STATED PROBLEM:
Work out how many lines of the data hold the string "context", and reply with that number alone.

____ RECORDS SUPPLIED

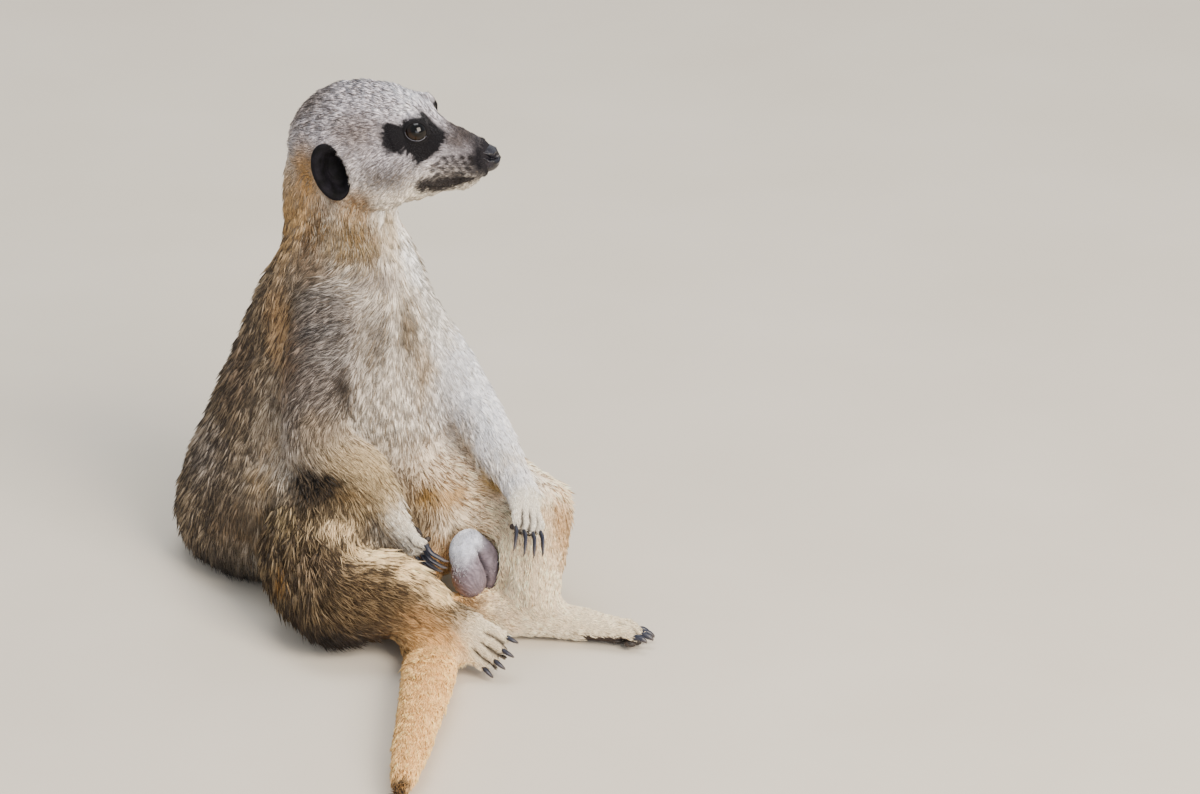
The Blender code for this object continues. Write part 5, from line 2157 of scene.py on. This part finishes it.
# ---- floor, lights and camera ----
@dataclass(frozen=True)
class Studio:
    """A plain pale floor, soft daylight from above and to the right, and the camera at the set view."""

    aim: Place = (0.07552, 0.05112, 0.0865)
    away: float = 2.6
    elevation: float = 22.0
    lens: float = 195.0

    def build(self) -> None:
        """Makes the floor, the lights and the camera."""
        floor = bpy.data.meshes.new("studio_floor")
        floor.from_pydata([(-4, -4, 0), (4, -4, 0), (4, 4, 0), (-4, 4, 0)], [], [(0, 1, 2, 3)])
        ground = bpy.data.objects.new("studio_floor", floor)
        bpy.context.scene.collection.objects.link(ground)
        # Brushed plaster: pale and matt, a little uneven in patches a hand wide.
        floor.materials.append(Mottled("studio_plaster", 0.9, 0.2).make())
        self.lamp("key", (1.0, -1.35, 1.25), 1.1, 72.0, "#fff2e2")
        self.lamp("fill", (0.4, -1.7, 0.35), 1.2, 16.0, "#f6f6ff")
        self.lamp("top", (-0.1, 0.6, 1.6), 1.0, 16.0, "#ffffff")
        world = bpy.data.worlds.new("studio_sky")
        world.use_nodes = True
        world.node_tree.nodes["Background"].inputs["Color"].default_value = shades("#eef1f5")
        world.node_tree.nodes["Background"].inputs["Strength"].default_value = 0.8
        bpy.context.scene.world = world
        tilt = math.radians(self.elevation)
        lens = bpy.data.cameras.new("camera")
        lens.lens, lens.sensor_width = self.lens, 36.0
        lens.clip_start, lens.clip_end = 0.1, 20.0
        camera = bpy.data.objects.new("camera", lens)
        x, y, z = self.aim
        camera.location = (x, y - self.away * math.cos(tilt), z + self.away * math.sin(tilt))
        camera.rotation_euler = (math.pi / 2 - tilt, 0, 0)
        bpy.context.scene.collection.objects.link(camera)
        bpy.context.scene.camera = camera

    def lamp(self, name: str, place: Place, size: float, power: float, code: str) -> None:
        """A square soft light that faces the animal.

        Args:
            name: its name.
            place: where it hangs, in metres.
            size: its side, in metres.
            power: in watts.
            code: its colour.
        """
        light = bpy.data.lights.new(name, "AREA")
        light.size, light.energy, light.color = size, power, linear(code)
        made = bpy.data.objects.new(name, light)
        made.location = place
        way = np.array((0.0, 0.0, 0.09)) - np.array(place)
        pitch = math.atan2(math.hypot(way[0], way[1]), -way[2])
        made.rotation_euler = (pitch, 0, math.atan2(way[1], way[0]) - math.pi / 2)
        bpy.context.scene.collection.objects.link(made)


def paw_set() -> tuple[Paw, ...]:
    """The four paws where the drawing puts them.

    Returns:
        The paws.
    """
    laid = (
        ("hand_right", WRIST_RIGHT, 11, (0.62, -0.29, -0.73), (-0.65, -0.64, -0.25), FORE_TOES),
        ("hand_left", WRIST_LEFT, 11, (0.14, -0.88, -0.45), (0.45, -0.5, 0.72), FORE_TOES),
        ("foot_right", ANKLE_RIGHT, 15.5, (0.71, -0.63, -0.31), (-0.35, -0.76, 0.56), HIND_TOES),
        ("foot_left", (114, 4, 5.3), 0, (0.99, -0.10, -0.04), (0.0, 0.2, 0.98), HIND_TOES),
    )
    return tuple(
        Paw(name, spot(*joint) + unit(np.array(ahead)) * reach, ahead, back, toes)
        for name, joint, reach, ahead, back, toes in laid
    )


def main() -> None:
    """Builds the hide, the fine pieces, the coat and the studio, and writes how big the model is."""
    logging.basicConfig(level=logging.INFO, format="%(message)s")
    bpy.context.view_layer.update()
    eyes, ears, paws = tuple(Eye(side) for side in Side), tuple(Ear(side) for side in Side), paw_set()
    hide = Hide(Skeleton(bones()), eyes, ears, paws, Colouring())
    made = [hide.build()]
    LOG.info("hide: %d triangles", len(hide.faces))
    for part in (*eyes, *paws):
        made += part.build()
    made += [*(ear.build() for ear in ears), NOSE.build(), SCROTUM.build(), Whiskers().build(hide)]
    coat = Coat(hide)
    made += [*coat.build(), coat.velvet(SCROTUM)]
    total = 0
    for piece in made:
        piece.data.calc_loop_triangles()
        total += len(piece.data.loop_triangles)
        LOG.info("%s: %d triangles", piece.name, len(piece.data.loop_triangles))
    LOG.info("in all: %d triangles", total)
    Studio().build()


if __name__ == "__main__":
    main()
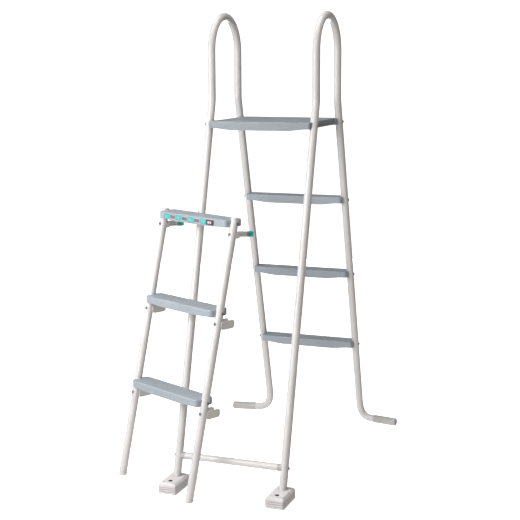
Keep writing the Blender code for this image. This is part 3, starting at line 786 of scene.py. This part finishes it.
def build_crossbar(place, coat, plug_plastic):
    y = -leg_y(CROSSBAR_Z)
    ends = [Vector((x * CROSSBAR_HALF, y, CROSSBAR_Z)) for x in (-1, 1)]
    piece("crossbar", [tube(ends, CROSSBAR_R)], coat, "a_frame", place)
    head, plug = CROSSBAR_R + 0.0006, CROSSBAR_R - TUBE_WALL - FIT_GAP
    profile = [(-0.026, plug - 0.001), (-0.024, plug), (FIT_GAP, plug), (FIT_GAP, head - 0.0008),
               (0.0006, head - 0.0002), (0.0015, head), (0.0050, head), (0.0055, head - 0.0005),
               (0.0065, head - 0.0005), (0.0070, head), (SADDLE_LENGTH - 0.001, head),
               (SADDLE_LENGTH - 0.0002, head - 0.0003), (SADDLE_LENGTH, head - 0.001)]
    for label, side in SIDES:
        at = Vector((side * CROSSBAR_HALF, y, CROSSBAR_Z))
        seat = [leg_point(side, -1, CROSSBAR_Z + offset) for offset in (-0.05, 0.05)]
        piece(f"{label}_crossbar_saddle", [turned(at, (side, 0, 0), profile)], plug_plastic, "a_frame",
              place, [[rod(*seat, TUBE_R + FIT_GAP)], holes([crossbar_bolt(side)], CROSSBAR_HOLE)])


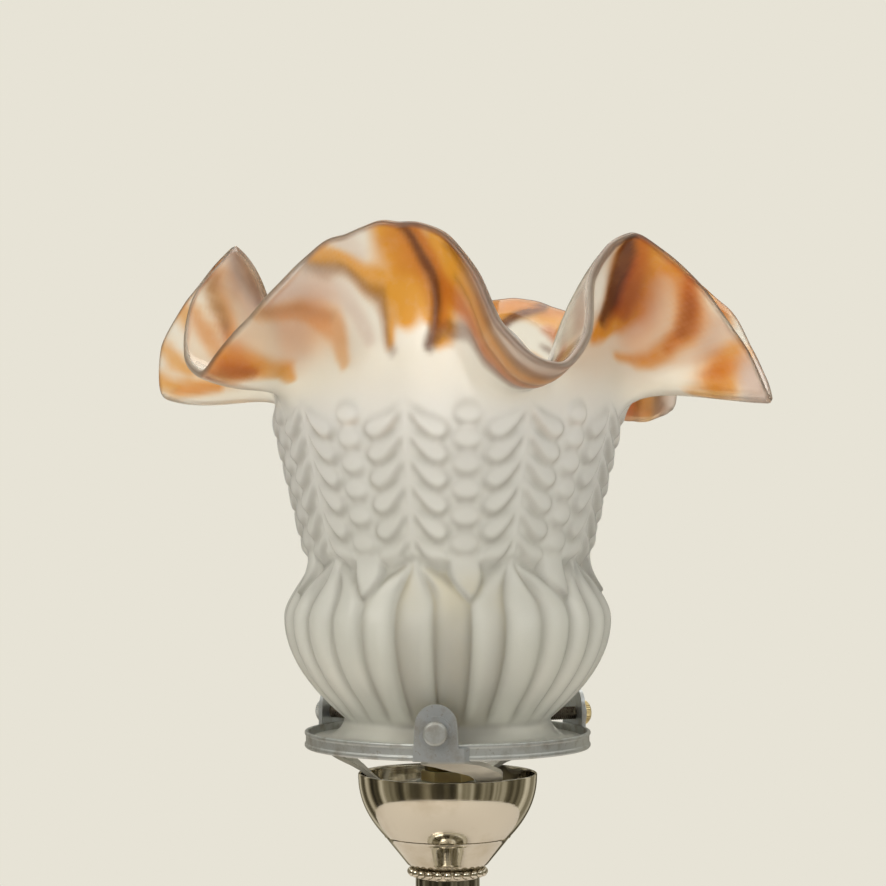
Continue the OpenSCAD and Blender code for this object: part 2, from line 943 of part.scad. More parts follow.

________

ANSWER TO THE PROBLEM:
6